Âgée d'à peine 30 ans, la productrice Fanny-Laure Malo (Sarah préfère la course et Pays) a sensiblement le même discours.

«Lors de la première rencontre du film Pays, le producteur Pierre Even a commencé la réunion en nous disant que c'était la première fois qu'il était le seul homme dans un meeting de production. On n'avait même pas remarqué ! C'est ça qui est génial», dit la lauréate du gala FCTMN.

«Ce n'est pas comme si nous avions fait des efforts pour engager des femmes, nous avons juste engagé les personnes que nous considérions comme les meilleures dans leur domaine.»

Bien entendu, les lauréates ne vivent pas dans un film de Disney et sont bien conscientes des statistiques.

À ce propos, le rapport La place des créatrices dans les postes clés de création de la culture au Québec, produit en 2016 par Réalisatrices équitables, met bien en lumière les inégalités entre les hommes et les femmes.

On peut notamment y lire: «À Téléfilm Canada (2009-2014), les réalisatrices ont reçu 10 % des fonds accordés en long métrage fiction et à la SODEQ (2011-2014), 19 % des fonds.»

Heureusement, ces données sont appelées à changer au cours des prochaines années, puisque l'ONF, Téléfilm Canada et la SODEC ont annoncé des plans d'action pour atteindre la parité entre les hommes et les femmes.

«Je remarque qu'énormément d'efforts sont mis pour changer les choses. Autant les femmes que les hommes semblent vouloir que ça évolue. Et je pense qu'on va y arriver», dit la productrice et réalisatrice Tracey Deer (Mohawk Girls et Club Native).

Tout est possible

Fanny-Laure Malo, Tracey Deer, Dominique Chaloult et Sophie Deschênes affirment toutes qu'elles doivent une partie de leur succès aux femmes et hommes qui les ont élevées en leur disant que tout était possible. Également, à toutes les femmes qui ont défriché le chemin.

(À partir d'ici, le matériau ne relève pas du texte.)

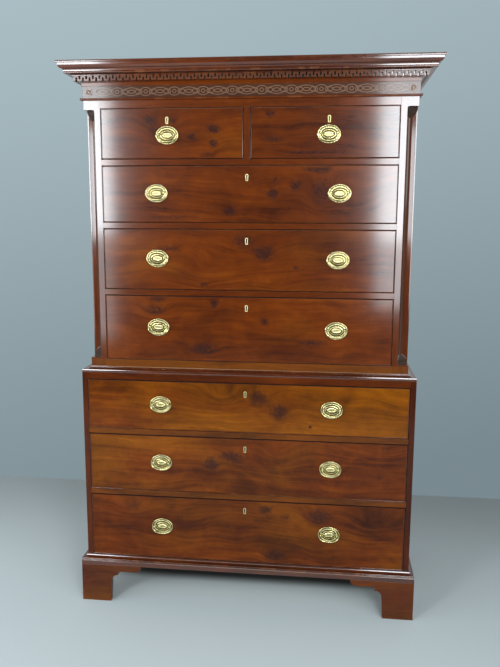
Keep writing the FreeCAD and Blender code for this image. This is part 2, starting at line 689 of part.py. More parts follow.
def drawer_box(bay):
    """Sides, back and bottom of a drawer."""
    low, high = side_height(bay)
    face = bay.face
    end = face + bay.length
    back_z = back_height(bay)
    ends = drawer_ends(bay)
    bottom_z = (low + BOTTOM_LIFT, low + BOTTOM_LIFT + BOTTOM_THICKNESS)
    inner = (ends[0][1], ends[1][0])
    bottom = box((inner[0] - GROOVE, inner[1] + GROOVE), (face + FRONT_STOCK - GROOVE, end), bottom_z)
    back = box(inner, (end - SIDE_THICKNESS, end), back_z)
    sides = [box(x, (face + FRONT_STOCK, end), (low, high)).fuse(front_tails(bay, x)) for x in ends]
    sides = [side.removeSplitter().cut(bottom) for side in sides]
    return sides + [back, bottom]


# ---------------------------------------------------------------- handles
def grip_place(bay, x):
    """Centre of the back plate of the handle at x."""
    return V(x, bay.face, (bay.z[0] + bay.z[1]) / 2 + bay.rise)


def post_places(bay):
    """X and Z of every handle post on a drawer."""
    centres = [grip_place(bay, x) for x in bay.grips.values()]
    return [(c.x + side * POST_SPREAD / 2, c.z + POST_RISE) for c in centres for side in (-1, 1)]


def oval(centre, width, height, y):
    """A face on an oval of OVAL_SIDES short sides."""
    turns = [2 * math.pi * k / OVAL_SIDES for k in range(OVAL_SIDES)]
    points = [V(centre.x + width / 2 * math.cos(turn), y, centre.z + height / 2 * math.sin(turn))
              for turn in turns]
    return Part.Face(Part.makePolygon(points + points[:1]))


def back_plate(bay, x):
    """Oval plate with a raised rim."""
    centre = grip_place(bay, x)
    plate = oval(centre, PLATE_WIDTH, PLATE_HEIGHT, bay.face).extrude(V(0, -RIM_STAND, 0))
    dish = oval(centre, PLATE_WIDTH - 2 * RIM_WIDTH, PLATE_HEIGHT - 2 * RIM_WIDTH, bay.face - RIM_STAND)
    return plate.cut(dish.extrude(V(0, RIM_STAND - PLATE_STOCK, 0)))


def post(x, z, face):
    """A post on the dish of its plate, its head drilled for the bail's end."""
    rings = ((POST_FOOT, PLATE_STOCK), (POST_HEAD, PIVOT_REACH - POST_HEAD * 0.7),
             (POST_HEAD, PIVOT_REACH + POST_HEAD * 0.7))
    turned = faceted([regular(radius, POST_SIDES, lambda a, b, y=face - reach: V(x + a, y, z + b))
                      for radius, reach in rings])
    bore = BAIL_END + BAIL_GAP
    y = face - PIVOT_REACH
    return turned.cut(box((x - 2 * POST_HEAD, x + 2 * POST_HEAD), (y - bore, y + bore), (z - bore, z + bore)))


def brass_of(bay):
    """Keyhole lining, lock, back plates and posts of a drawer."""
    y = (bay.face, bay.face + LINING_DEPTH)
    pieces = [keyhole(bay, LINING_WALL, y).cut(keyhole(bay, 0.0, y)), lock_body(bay)]
    pieces += [back_plate(bay, x) for x in bay.grips.values()]
    return pieces + [post(x, z, bay.face) for x, z in post_places(bay)]


def bail(bay, x):
    """A half-oval bail with its ends turned in, hanging from the two posts."""
    centre = grip_place(bay, x)
    pivot = V(centre.x, bay.face - PIVOT_REACH, centre.z + POST_RISE)
    turns = [math.pi * k / BAIL_SPANS for k in range(BAIL_SPANS + 1)]
    line = [(BAIL_WIDTH / 2 * math.cos(turn), -BAIL_DROP * math.sin(turn)) for turn in turns]
    tip = POST_SPREAD / 2 + POST_HEAD - BAIL_TIP
    line = [(tip, 0.0)] + line + [(-tip, 0.0)]
    rings = []
    for k, (a, b) in enumerate(line):
        out = unit(line[k + 1], line[k]) if k + 1 < len(line) else unit(line[k], line[k - 1])
        into = unit(line[k], line[k - 1]) if k else out
        across = unit((-into[1] - out[1], into[0] + out[0]), (0.0, 0.0))
        stretch = 1 / (across[1] * into[0] - across[0] * into[1])
        radius = BAIL_END - (BAIL_GRIP - BAIL_END) * b / BAIL_DROP
        rings.append(regular(radius, BAIL_SIDES, lambda u, v, a=a, b=b, n=across, s=stretch:
                             V(pivot.x + a + u * s * n[0], pivot.y + v, pivot.z + b + u * s * n[1])))
    return faceted(rings)


# ---------------------------------------------------------------- the chest
def build():
    """Every node and the solids in it."""
    bays = all_bays()
    side_y = (UPPER_FACE + POST_SIZE, BACK)
    upper_z = (UPPER_BASE, CROWN)
    lower_z = (LOWER_BASE, UPPER_BASE)
    upper_sides = both_sides(case_side(UPPER_HALF, side_y, upper_z))
    lower_sides = both_sides(case_side(LOWER_HALF, (LOWER_FACE, BACK), lower_z))
    posts = both_sides(hollow_post())
    front_feet = [both_sides(piece) for piece in front_foot()]
    nodes = {
        "upper_side_left": upper_sides[:1],
        "upper_side_right": upper_sides[1:],
        "upper_corner_left": posts[:1],
        "upper_corner_right": posts[1:],
        "upper_case_boards": upper_case_boards(),
        "upper_drawer_rails": upper_drawer_rails(),
        "upper_runners": upper_runners(bays),
        "upper_back_boards": back_boards(UPPER_HALF, upper_z, UPPER_BACK_BOARDS),
        "crown_moulding": crown_moulding(),
        "key_course": key_course(),
        "fret_frieze": frieze_strips(),
        "waist_moulding": waist_moulding(),
        "lower_side_left": lower_sides[:1],
        "lower_side_right": lower_sides[1:],
        "lower_case_boards": lower_case_boards(),
        "lower_drawer_rails": lower_drawer_rails(),
        "lower_runners": lower_runners(bays),
        "lower_back_boards": back_boards(LOWER_HALF, lower_z, LOWER_BACK_BOARDS),
        "base_moulding": base_moulding(),
        "front_foot_left": [pair[0] for pair in front_feet],
        "front_foot_right": [pair[1] for pair in front_feet],
        "back_feet": [piece for part in back_foot() for piece in both_sides(part)],
    }
    for bay in bays:
        nodes[bay.name + "_front"] = drawer_front(bay)
        nodes[bay.name + "_box"] = drawer_box(bay)
        nodes[bay.name + "_brass"] = brass_of(bay)
        for grip, x in bay.grips.items():
            nodes[bay.name + "_" + grip] = [bail(bay, x)]
    return nodes


os.makedirs("parts", exist_ok=True)
for node, solids in build().items():
    shape = solids[0] if len(solids) == 1 else Part.makeCompound(solids)
    shape.exportStep(os.path.join("parts", node + ".step"))
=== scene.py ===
"""Looks of a mahogany chest on chest: polished veneers, bare linings, brass and a blind fret."""
import json
import math
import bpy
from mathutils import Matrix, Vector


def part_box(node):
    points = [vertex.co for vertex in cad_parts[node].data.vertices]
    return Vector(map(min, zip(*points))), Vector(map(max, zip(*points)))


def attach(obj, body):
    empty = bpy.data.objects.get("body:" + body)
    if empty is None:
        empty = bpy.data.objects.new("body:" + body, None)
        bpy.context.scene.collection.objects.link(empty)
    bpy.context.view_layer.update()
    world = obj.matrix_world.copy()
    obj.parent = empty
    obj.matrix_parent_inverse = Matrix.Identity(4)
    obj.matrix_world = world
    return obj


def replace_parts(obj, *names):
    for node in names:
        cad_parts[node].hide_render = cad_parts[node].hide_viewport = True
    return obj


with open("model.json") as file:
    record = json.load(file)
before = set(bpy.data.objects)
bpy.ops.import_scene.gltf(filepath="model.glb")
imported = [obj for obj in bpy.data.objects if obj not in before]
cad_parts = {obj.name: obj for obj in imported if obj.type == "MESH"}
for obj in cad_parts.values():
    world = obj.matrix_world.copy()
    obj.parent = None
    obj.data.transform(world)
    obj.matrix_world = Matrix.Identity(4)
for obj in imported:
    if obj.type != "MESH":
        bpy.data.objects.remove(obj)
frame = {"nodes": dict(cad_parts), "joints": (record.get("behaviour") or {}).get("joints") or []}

from types import SimpleNamespace

import bpy
from mathutils import Matrix, Vector

for leftover in ("Cube", "Light", "Camera"):
    if leftover in bpy.data.objects:
        bpy.data.objects.remove(bpy.data.objects[leftover])
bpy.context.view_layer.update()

MM = 0.001
QUARTER = math.pi / 2

# Sizes that the brass, the keyholes and the fret share with the chest, in metres
UPPER_FACE = -234 * MM
LOWER_FACE = -260 * MM
FRONT_STOCK = 20 * MM
PLATE_WIDTH = 74 * MM
PLATE_HEIGHT = 58 * MM
PIVOT_RISE = 2 * MM
POST_SPREAD = 54 * MM
BAIL_WIDTH = 67 * MM
BAIL_DROP = 23 * MM
KEY_DROP = 38.5 * MM
LINING_WIDTH = 10 * MM
LINING_HEIGHT = 22 * MM
LINING_WALL = 2.2 * MM
LOCK_WIDTH = 60 * MM
LOCK_HEIGHT = 54 * MM
LOCK_STOCK = 8 * MM
LOCK_INSET = 3 * MM         # below the top edge of a front
FRET_MIDDLE = 1761.5 * MM
FRET_GROUND = 236 * MM
FRET_SIDE = 541 * MM
FRET_PITCH = 47 * MM
FRET_BAND = 2.6 * MM
FRET_SINK = 0.3 * MM        # how far the fret goes into its ground
FRET_RETURN = 186 * MM      # from the middle of a side to its foremost motif
ROSETTE_X = 519 * MM
ROSETTE_Y = 220 * MM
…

«J'ai été élevée par des femmes de carrière», dit Dominique Chaloult, dont la mère est l'attachée de presse Francine Chaloult. Une de ses tantes est Suzanne Lévesque et sa belle-mère est la fondatrice de CIME FM, Colette Chabot.

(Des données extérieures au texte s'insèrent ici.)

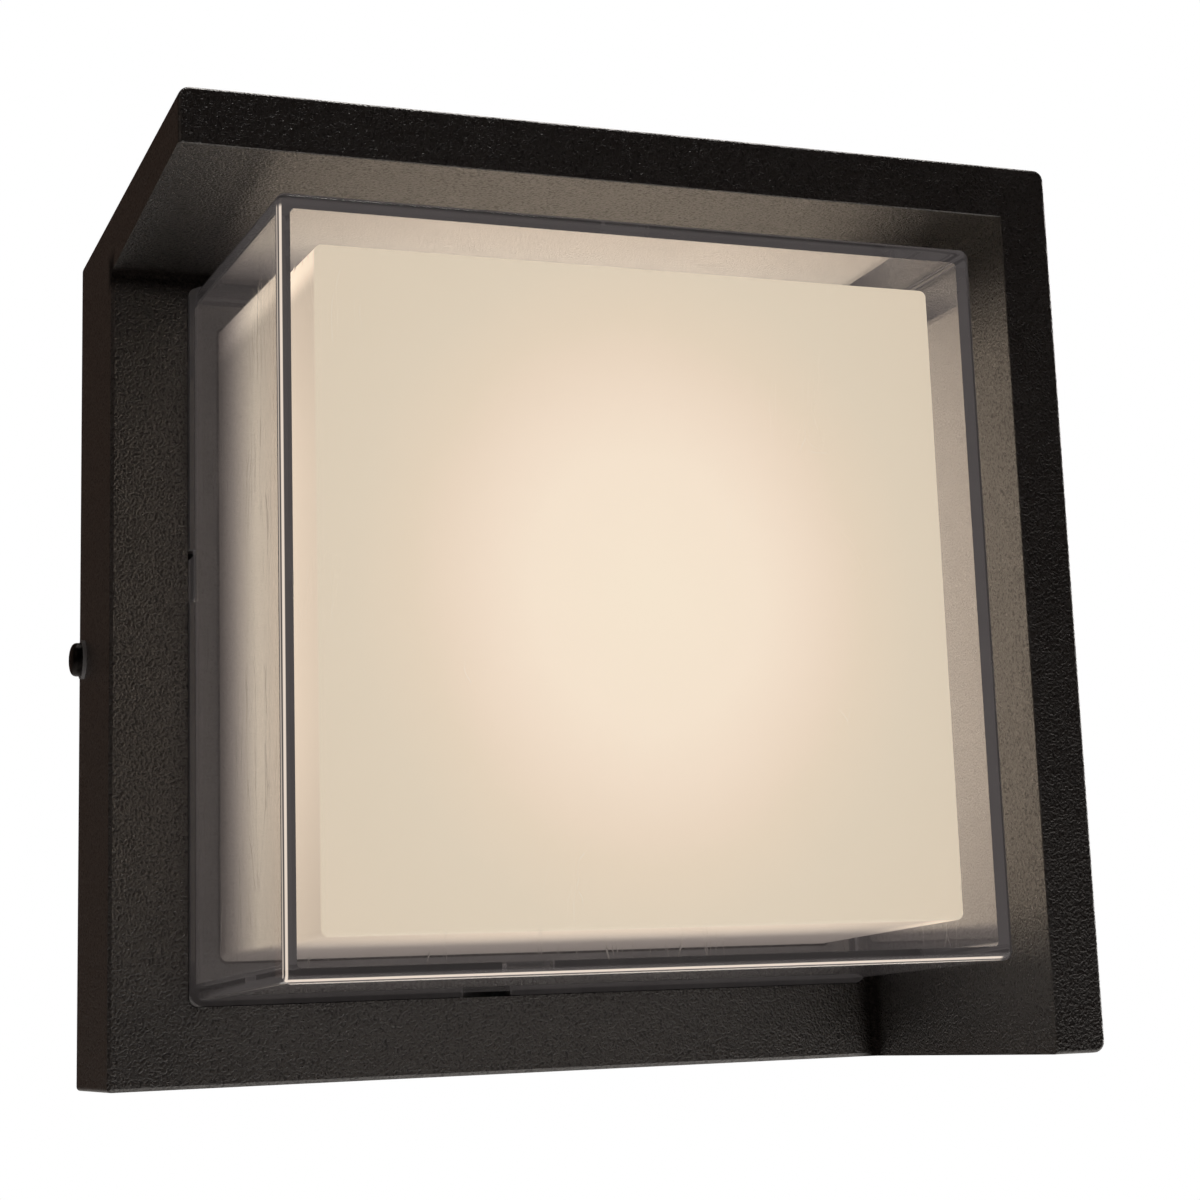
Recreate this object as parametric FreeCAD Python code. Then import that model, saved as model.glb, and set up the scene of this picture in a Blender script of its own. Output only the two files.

PHOTO SIMON GIROUX, LA PRESSE

Fanny-Laure Malo

«Ça allait de soi que je pouvais rêver grand. Ce n'était même pas un sujet de discussion pour moi. Je pouvais faire ce que je voulais.»

Même chose pour Tracey Deer, une Mohawk de la communauté de Kahnawake: «J'ai grandi entourée de femmes très fortes. Ma mère m'a toujours dit que je pouvais faire ce que je souhaitais dans la vie. Je suis tellement reconnaissante de ne jamais avoir entendu quelqu'un me dire: "Tu ne peux pas, parce que tu es une femme."»

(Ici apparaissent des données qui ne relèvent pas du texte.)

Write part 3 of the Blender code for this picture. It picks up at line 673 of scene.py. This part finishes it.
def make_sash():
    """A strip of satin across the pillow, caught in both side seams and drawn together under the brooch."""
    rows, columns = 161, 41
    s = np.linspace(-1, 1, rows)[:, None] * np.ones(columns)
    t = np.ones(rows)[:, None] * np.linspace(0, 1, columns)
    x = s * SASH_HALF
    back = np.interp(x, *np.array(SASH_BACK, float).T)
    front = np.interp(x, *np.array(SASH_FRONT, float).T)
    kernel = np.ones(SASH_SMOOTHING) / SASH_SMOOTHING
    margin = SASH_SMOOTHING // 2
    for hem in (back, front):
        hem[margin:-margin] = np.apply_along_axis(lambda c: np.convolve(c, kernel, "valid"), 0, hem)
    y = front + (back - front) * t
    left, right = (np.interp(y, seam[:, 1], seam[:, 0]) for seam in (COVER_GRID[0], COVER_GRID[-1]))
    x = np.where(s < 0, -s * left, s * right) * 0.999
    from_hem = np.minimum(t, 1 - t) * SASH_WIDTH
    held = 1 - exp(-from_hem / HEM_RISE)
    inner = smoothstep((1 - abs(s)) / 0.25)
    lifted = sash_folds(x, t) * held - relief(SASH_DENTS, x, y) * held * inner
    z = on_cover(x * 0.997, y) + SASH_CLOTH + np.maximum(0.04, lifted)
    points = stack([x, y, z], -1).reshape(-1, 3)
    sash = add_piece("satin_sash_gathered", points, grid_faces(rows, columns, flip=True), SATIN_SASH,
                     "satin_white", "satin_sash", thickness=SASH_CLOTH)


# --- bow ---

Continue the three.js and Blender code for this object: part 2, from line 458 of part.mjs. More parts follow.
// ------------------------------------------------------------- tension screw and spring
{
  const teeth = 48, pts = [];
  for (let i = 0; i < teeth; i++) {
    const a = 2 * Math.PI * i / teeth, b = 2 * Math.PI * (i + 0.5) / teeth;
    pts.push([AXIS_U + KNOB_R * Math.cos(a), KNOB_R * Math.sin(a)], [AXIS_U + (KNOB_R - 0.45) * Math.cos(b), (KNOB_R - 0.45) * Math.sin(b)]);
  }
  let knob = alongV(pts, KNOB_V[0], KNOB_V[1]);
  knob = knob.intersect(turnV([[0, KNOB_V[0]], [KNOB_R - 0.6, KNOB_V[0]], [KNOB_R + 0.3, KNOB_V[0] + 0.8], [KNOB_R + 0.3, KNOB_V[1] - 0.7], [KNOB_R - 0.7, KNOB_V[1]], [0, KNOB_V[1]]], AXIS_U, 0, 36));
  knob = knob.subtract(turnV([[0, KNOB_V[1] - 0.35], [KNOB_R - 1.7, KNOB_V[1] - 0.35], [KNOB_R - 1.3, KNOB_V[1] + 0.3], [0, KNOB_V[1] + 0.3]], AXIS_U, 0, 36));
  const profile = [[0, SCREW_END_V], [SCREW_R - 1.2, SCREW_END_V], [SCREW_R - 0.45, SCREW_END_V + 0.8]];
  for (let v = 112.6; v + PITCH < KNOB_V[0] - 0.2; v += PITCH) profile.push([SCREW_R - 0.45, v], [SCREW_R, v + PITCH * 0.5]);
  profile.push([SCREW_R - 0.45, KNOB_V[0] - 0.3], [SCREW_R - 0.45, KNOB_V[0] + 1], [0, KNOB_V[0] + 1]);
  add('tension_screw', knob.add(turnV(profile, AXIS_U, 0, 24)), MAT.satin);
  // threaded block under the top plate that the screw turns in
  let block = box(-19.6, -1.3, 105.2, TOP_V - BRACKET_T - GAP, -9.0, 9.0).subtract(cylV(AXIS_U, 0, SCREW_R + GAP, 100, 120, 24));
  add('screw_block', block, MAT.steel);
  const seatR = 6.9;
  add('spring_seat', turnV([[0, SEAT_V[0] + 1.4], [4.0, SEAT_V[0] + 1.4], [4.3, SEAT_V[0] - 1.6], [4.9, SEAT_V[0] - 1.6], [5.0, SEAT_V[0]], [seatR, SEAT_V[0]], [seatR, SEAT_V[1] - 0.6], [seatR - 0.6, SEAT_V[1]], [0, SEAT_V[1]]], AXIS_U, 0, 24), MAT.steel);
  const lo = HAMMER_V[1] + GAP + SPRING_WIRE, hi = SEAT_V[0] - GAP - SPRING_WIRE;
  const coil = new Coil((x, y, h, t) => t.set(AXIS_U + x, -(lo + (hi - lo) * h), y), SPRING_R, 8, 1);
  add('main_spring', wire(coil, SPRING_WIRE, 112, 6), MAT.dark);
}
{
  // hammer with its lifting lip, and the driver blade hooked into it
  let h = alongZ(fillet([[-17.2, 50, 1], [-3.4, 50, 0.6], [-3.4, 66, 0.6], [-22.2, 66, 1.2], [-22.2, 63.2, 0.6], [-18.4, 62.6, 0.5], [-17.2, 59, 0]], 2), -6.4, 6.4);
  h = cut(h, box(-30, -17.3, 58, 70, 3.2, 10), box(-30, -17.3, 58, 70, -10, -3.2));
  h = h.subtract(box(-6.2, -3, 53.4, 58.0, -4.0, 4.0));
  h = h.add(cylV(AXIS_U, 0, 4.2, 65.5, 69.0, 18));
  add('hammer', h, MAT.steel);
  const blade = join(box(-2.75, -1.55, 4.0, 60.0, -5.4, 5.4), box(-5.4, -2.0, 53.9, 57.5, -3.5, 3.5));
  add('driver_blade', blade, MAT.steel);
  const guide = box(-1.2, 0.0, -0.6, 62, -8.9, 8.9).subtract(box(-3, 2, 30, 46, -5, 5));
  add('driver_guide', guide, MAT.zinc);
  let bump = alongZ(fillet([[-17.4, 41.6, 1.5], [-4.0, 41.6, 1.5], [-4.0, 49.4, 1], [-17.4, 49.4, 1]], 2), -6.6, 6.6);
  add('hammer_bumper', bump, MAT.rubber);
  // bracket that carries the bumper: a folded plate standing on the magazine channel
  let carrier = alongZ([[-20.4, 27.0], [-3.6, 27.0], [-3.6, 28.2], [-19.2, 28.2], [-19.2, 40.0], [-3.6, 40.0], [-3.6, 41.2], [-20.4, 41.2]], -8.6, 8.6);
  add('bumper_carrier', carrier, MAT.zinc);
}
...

Quant à Sophie Deschênes, elle rend hommage à son père âgé de 80 ans: «Il appartient à une génération où il y avait de la misogynie et des antiféministes. Mais lui, il me disait que le monde m'appartenait. Quand on t'inculque ça comme valeurs, tu ne te questionnes pas sur ta place par rapport à ton sexe.»

« Lorsqu'un misogyne te lance une remarque déplaisante, il faut juste que tu te dises: "C'est un vieux croûton." Surtout ne pas dépenser d'énergie là-dessus. »

Fanny-Laure Malo conclut: «J'en parle parfois avec ma tante Reine Malo et, à son époque, c'était très différent. Une fille qui avait envie d'étudier, on ne s'attendait pas à ça dans la société. Mais ces femmes ont brisé le moule et elles ont tracé la voie. Sans toutes nos consoeurs qui ont affronté la tempête, sans tout ce travail en amont, ce serait à nous de le faire aujourd'hui. Ce ne serait pas aussi facile pour nous.»